Saturday, December 5, 2009

New youth fiction book takes place in polio ward in 1950s

The Wall Street Journal book review:


Readers ages 10 to 14 who are fond of adventure and fantasy will naturally be inclined to pick up "The Giant-Slayer": On the novel's cover there's a menacing giant, a gnome, a unicorn, a gryphon and even a snaky hydra. But children who are drawn to pathos and history may not realize that this is a book for them, too.

In fact, Iain Lawrence is really writing more for them than for the fantasy buffs. The setting is a hospital polio ward in the spring of 1955. Dr.
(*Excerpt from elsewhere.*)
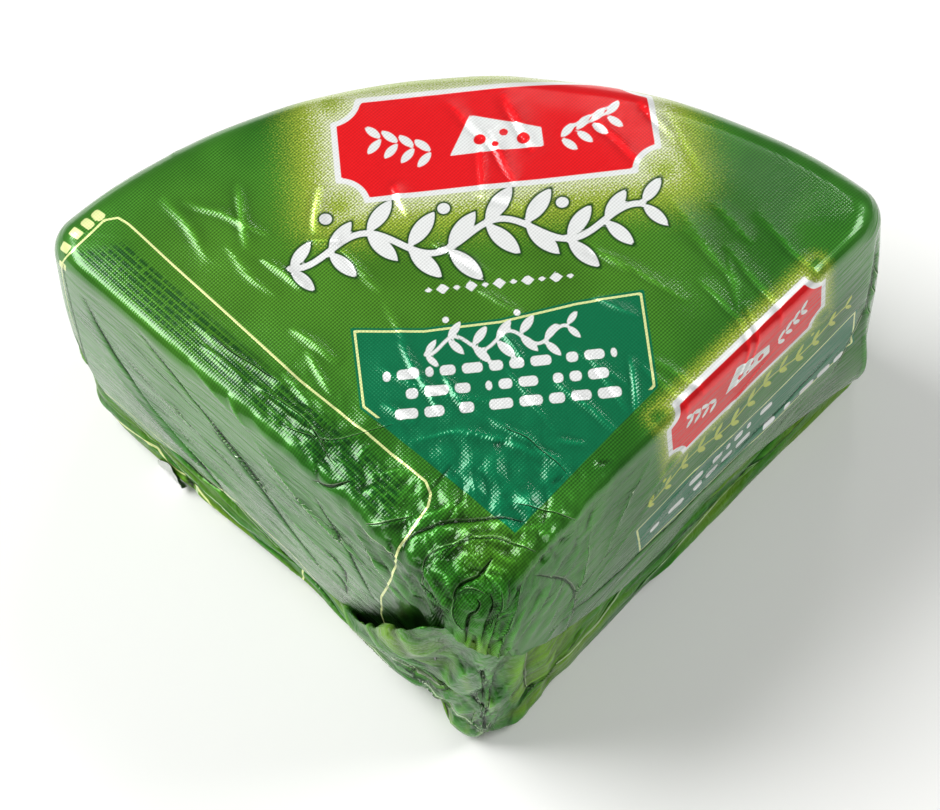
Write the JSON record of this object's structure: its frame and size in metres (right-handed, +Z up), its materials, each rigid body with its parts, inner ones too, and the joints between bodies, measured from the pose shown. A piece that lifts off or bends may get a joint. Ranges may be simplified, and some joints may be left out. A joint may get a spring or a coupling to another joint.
{
  "type": "foil-wrapped blue cheese wedge",
  "caption": "Large wedge of soft blue cheese shut in printed, embossed foil: a quarter of a wheel in plan, cut to half of its height, lying on its flat side.",
  "frame": {"origin": "centre of the wedge's box on the surface it lies on", "axes": "+Z up, -Y towards the point of the wedge, +Y towards its curved rind side, +X to its right as seen from the point"},
  "size_m": [0.2058, 0.1472, 0.0884],
  "materials": {
    "printed_foil": "thin embossed aluminium foil with a clear varnish over a green print, creased at the folds"
  },
  "bodies": {
    "root": {"wrapped_wedge": "printed_foil"}
  },
  "joints": []
}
Jonas Salk is on the brink of perfecting the vaccine that will soon spare Americans the recurring horror of a disease that usually appeared in summer and struck tens of thousands of children.

Into the polio ward comes a lonely 11-year-old named Laurie Valentine; she's there reluctantly, to visit her only real friend, a younger child named Dickie. A few weeks earlier, Dickie was wearing a coonskin cap and playing with her in a creek.
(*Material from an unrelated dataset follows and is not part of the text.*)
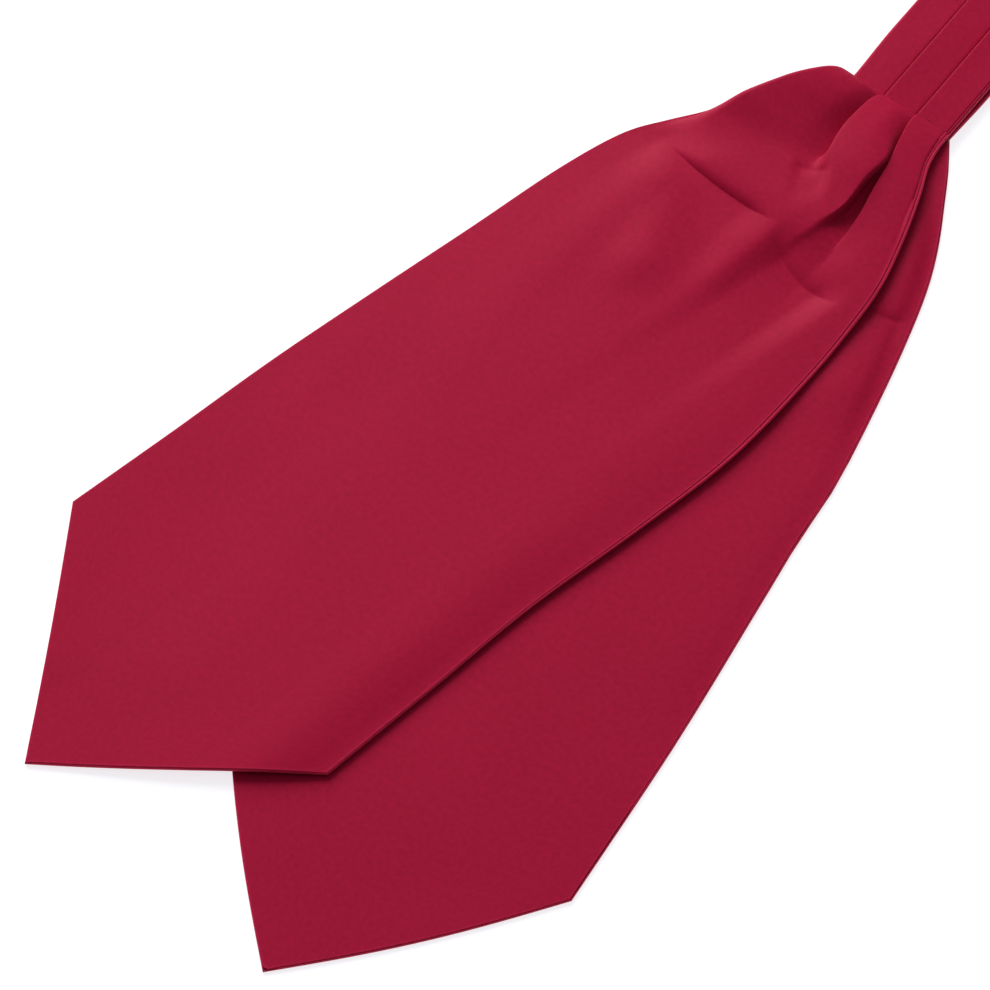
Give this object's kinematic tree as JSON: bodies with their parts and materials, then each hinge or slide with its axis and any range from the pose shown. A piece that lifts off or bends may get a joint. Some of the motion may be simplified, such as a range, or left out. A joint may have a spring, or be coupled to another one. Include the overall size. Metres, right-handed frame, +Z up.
{
  "type": "silk cravat",
  "caption": "Satin day cravat lying flat, folded in half at its knife-pleated neckband, with a wide pointed blade over another.",
  "frame": {"origin": "centre of the bounding box in plan, on the surface the cravat lies on", "axes": "+Z up, +Y along the neckband away from the pointed blades, +X to the side the back blade fans out to"},
  "size_m": [0.2558, 0.6038, 0.0174],
  "materials": {
    "satin": "fine silk satin, soft sheen"
  },
  "bodies": {
    "root": {"front_blade_face": "satin", "front_blade_backing": "satin", "back_blade_face": "satin", "back_blade_backing": "satin", "neckband": "satin"}
  },
  "joints": []
}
Now the boy and two other children lie paralyzed, with only their heads poking out of the huge iron lungs that breathe for them.

"It looked as though their bodies had been swallowed by the cylinders, because the metal things seemed so much alive," we read of the machines. "Their rubber lungs worked below their bellies, and [Laurie] watched them stretch and shrink, fill and empty."

To comfort Dickie, the girl begins telling a story of a cruel giant and the tiny boy who vows to slay him. Laurie's ever-more-dramatic narrative eventually becomes so entwined with the emotional lives of the "polios," that, when she suddenly cannot finish the tale, they take turns carrying on the adventure.

"Life's a story, and you can tell it any way you want," says a character in the tale-within-the-tale, but of course that's only partly true. Young readers who know polio solely as something they're immunized against will not quickly forget this moving, imaginative glimpse of the not-so-long-ago past.